When terrible things happen, how does someone forgive?

Florence – We have forgiven. Yeah, the only way that one can really, truly forgive is if you have spirituality in your life, and if you have Creator in your life, right? Because you can go through the actions, but do you really, truly forgive? You have to be at peace with God, you have to be at peace with your decision to say “I forgive.”

Why do you love Jesus, even amid the suffering that you have experienced?

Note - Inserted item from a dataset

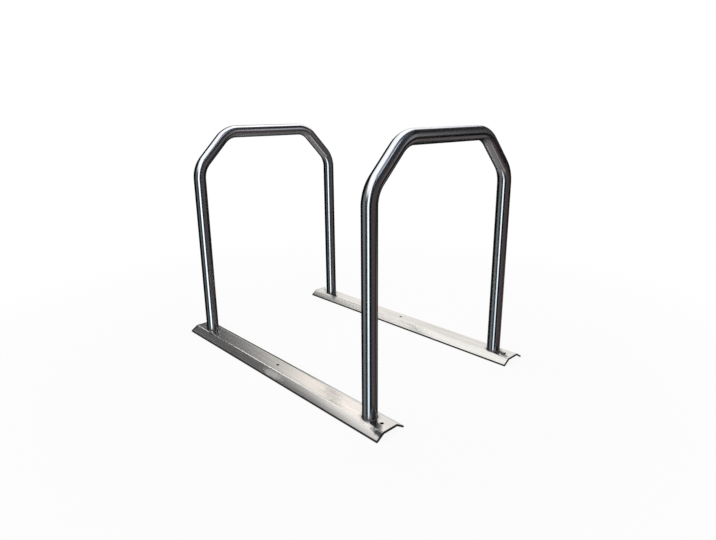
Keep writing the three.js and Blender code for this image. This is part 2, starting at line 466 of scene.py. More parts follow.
def bead_section(around, phase):
    """The bead's section at each angle round the leg: its radii, and its heights over the rail.

    It is a swollen triangle. Round the leg its face carries ripples: height = depth |sin(half the
    ripple phase)|, whose phase runs ahead in the middle of the face. The bead's two hidden sides sit
    just inside the metal.
    """
    share = np.linspace(0, 1, WELD_FACE_ROWS + 1)[:, None]
    bow = np.sin(math.pi * share)
    turn = RIPPLES * around + 2 * math.pi * RIPPLE_CURVE * bow
    ripple = np.abs(np.sin(turn / 2)) - 0.5
    uneven = 1 + BROAD_SWELL * np.sin(3 * around + phase) + FINE_SWELL * np.sin(7 * around + 2 * phase)
    proud = bow * (WELD_SWELL + RIPPLE_DEPTH * ripple)
    leg = WELD_LEG * uneven * (WELD_FULLNESS + RIPPLE_SPREAD * ripple * bow)
    rise = proud * math.sqrt(0.5)
    radius = TUBE_RADIUS + leg * (1 - share) + rise - WELD_SINK * share
    height = leg * share + rise - WELD_SINK * (1 - share)
    back = np.linspace(0, 1, WELD_BACK_ROWS + 1)[1:, None]
    inner = np.full((WELD_BACK_ROWS, len(around)), TUBE_RADIUS - WELD_SINK)
    lowered = height[-1] * (1 - back) - WELD_SINK * back
    return np.concatenate([radius, inner, radius[:1]]), np.concatenate([height, lowered, height[:1]])


def make_weld(name, node, foot_x, foot_y, phase, material):
    """A fillet bead, its section carried round a leg: point = foot + radius (cos a, sin a)."""
    around = np.linspace(0, 2 * math.pi, RIPPLES * WELD_COLUMNS_PER_RIPPLE + 1)
    radius, height = bead_section(around, phase)
    x, y = radius * np.cos(around), radius * np.sin(around)
    grid = stacked(foot_x + x, foot_y + y, rail_top(x) + height)
    girth = np.linspace(0, 2 * WELD_LEG, len(radius))[:, None]
    skin = Skin()
    skin.add_grid(grid, grid, stacked(TUBE_RADIUS * around, girth))
    return skin.piece(name, node, "weld_steel", material)


# Colours and marks of the metal, and the shade and highlight painted on the rails

ORIGIN = (0, 0, 0)
WHITE = (1, 1, 1, 1)
# Near black for the rails' cut faces and shade bands: dark cut metal and painted shade
CUT_AND_SHADOW_COLOUR = (0.02, 0.02, 0.022, 1)
CUT_ROUGHNESS = 0.6
LIP_SHADE_BAND = 2.4 * MM  # how far a painted shade band runs in over each flange from its lip
END_SHADE_BAND = 4.5 * MM  # and how far a painted shade band runs in from each end
# Temper colours, from the weld bead (0) to the end of the tint's reach (1)
HEAT_COLOURS = {
    0.0: (0.10, 0.11, 0.13),
    0.25: (0.10, 0.13, 0.22),
    0.5: (0.20, 0.13, 0.16),
    0.72: (0.42, 0.28, 0.13),
    1.0: (0.62, 0.52, 0.34),
}
# Dark patches painted on the rails: painted reflections and shade of the legs by the feet, painted shade
# over the left rail's far end, and a dark wedge on the front left flange. X, Y, half width, half length,
# lean, how much of the plate's colour it takes and its own colour
RAIL_DARK_PATCHES = {
    "dark wedge on the front left flange": (-377 * MM, -550 * MM, 8.5 * MM, 36 * MM, 0.14, 1.0, (0.075, 0.075, 0.075)),
    "left foot shade": (-355 * MM, -526 * MM, 14 * MM, 28 * MM, 0.4, 0.92, (0.09, 0.085, 0.095)),
    "right foot shade": (330 * MM, -518 * MM, 14 * MM, 38 * MM, 0.45, 1.0, (0.03, 0.03, 0.035)),
    "far foot shade": (316.5 * MM, 431 * MM, 21 * MM, 34 * MM, 0.4, 0.9, (0.1, 0.098, 0.094)),
    "left far foot shade": (-365 * MM, 432 * MM, 11 * MM, 24 * MM, 0.0, 0.85, (0.25, 0.25, 0.25)),
    "left far end shade": (-362 * MM, 557 * MM, 46 * MM, 10 * MM, 0.0, 0.8, (0.2, 0.2, 0.2)),
}
PATCH_ROUGHNESS = 0.3
# A pale matt patch painted on the left flange as a glint: X, Y, half width, half length and lean
GLINT_PATCH = (-384 * MM, -30 * MM, 12 * MM, 62 * MM, 0.0)
GLINT_PATCH_COLOUR = (0.78, 0.76, 0.73, 1)
GLINT_PATCH_MATT = 0.55  # how much of the metal's mirror look the painted glint patch takes away


# Nodes


def add_node(tree, kind, sockets=None, **settings):
    """A node with its settings made and its sockets either linked or given a value."""
    made = tree.nodes.new(kind)
    for key, value in settings.items():
        setattr(made, key, value)
    for key, value in (sockets or {}).items():
        if isinstance(value, bpy.types.NodeSocket):
            tree.links.new(value, made.inputs[key])
        else:
            made.inputs[key].default_value = value
    return made


def reckoned(tree, operation, first, second=0.0):
    """Two values put together by one sum."""
    return add_node(tree, "ShaderNodeMath", {0: first, 1: second}, operation=operation).outputs[0]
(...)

Florence (responding in tears) – It was a long journey I went through to get there. I was taught a different Jesus. And at the Cursillo I found the forgiving Jesus. And I was also taught that if Jesus can forgive me, I need to forgive myself for all the wrongdoing that I’ve done. I believe He died on the cross for us. I believe in the blood of Jesus. I believe in the prayers. And I also believe that he was a special, special baby to our Blessed Mother.

My life journey is my faith. Faith is believing what I cannot see. That’s where I’m at today. But the journey for me to find that Jesus, the God of my understanding today, is a different Jesus than I grew up with.

And Frank, why do you love Jesus?

Frank – Because he’s a pretty neat dude!

You know, “Jesus” is gentler in Cree. The Jesus that I learned in residential school, I eventually didn’t like him because he was very punitive. “You’ll go to hell, you’ll go to hell.” And you know, I finally came to a point where I gave up on that old Jesus and I said “I want to go to hell anyway,” you know.

But then there is the Jesus that my grandfather and my grandmother taught me. They taught me about “Ekisewâtisit. Kind Jesus.”

We used to just sit there in our old house, with my grandparents, in front of the pot-bellied stove. We would see the light from the stove. My grandfather would sit on his bed and he would tell us about Jesus.

It all revolved around how you lived your life. It all revolved around the Creator. That explains who he is. That’s a kind, kind God and he never does anything without a reason.